We wanted to make it to Bequia in the Grenadines in plenty of time for their Easter regatta, so we sailed direct from St. Maarten with only a brief stop en route at the charming island of Nevis. We arrived in Bequia at night expecting Admiralty Bay to be brightly lit with anchor lights. It was pitch black. The last time we were there, we could walk ashore over the decks of all the boats at anchor. For sure, more boats arrived over the next few days to participate in the regatta, but as soon as the festivities ended, the place emptied out.

It was the same story when we checked into other popular boater hangouts: St. Anne in Martinique, Rodney Bay in St. Lucia, and Prickly Bay in Grenada. We timed our visit to St. Lucia to catch their annual jazz festival. The yachties taking in the free steel pan concert at the Rodney Bay marina were outnumbered by the band members!

This isn't to say there's no one left sailing the islands. We could always count on finding someone to share drinks in the cockpit at sundown. It's just that there are far fewer boats than we expected. Mind you, we're not complaining. It's been easier to find a parking spot at the dinghy dock, we haven't had to spend the better part of a day waiting for a machine in the marina Laundromat, and there's been no need to bring out the fire extinguisher when the cruiser anchored next door lights up his barbecue. In fact, we've enjoyed being able to stake out a little bit of tropical paradise for our own (if only temporarily).

It would be easy to put the blame on lousy weather (cruisers always whine about the weather), but actually the winds weren't bad this past winter, at least no worse than average. The consensus in most of the shore side watering holes is that the economy is at fault. A large proportion of the pleasure boats in the eastern Caribbean are chartered. With the Dow Jones and NASDAQ bouncing around like flotsam and jetsam in a gale, skittish North Americans are hesitant to spend their kid's college tuition on a winter sailing vacation in the sun. Ironically, the US dollar remains strong on the world currency markets; so many Europeans are finding a holiday in the Caribbean - where the American greenback rules supreme - to be prohibitively expensive.

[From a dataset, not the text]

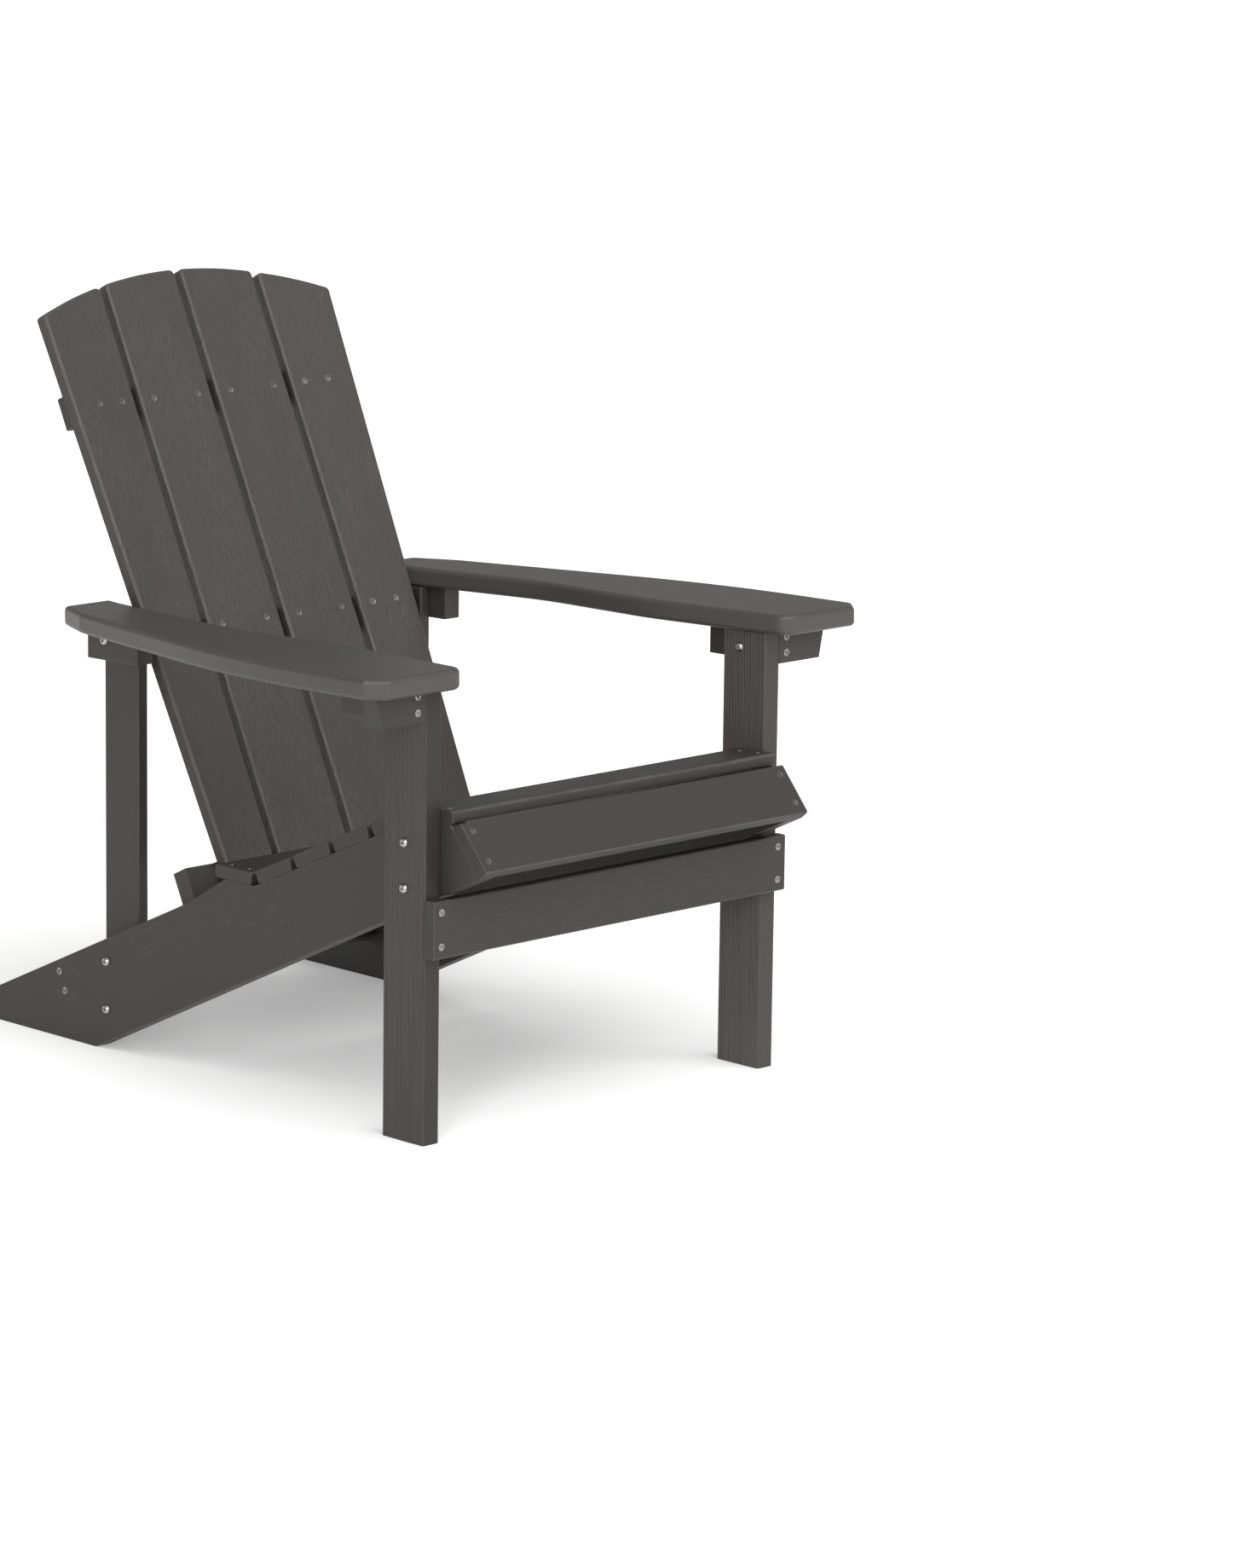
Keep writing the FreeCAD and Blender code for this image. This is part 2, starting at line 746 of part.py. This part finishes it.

But this didn't explain the relative scarcity of cruising boats anchored in Trinidad when we arrived there at the beginning of June. After an overnight sail from Grenada, we turned the corner into our favorite anchorage in Carenage Bay in front of the Trinidad and Tobago Sailing Association to find half a dozen boats at anchor. Five years ago, we had to grease the topsides to squeeze in and secure a parking spot. There are virtually no bareboat charter operations in Trinidad. The place fills up at the beginning of summer due to its favored location south of the hurricane belt and because of the plethora of boat services available to cruisers intent upon going broke saving money.

Actually, there are lots of cruising boats in Trinidad at the moment, but most of them are empty. When we hauled "Little Gidding" a couple of weeks ago, we got one of the last available spaces in the boatyard. Empty anchorages and full boatyards - this points to something more pervasive and enduring than a hiccup in the stock market. We've noticed in the seven years we've been living aboard that the cruising boats are getting bigger and better equipped and their occupants are getting older (ourselves included!). More and more cruisers seem to have the desire and the means to live aboard for only part of the year. The couple who owns the 38 foot Island Packet on the hard in Trinidad also owns a summer house in Vermont.

If the weather gods are beneficent next winter and the economy less anemic, we expect the anchorages in the eastern Caribbean will become gorged once more with pleasure craft. But once the summer rains begin, it might be tough rounding up guests for sundowners.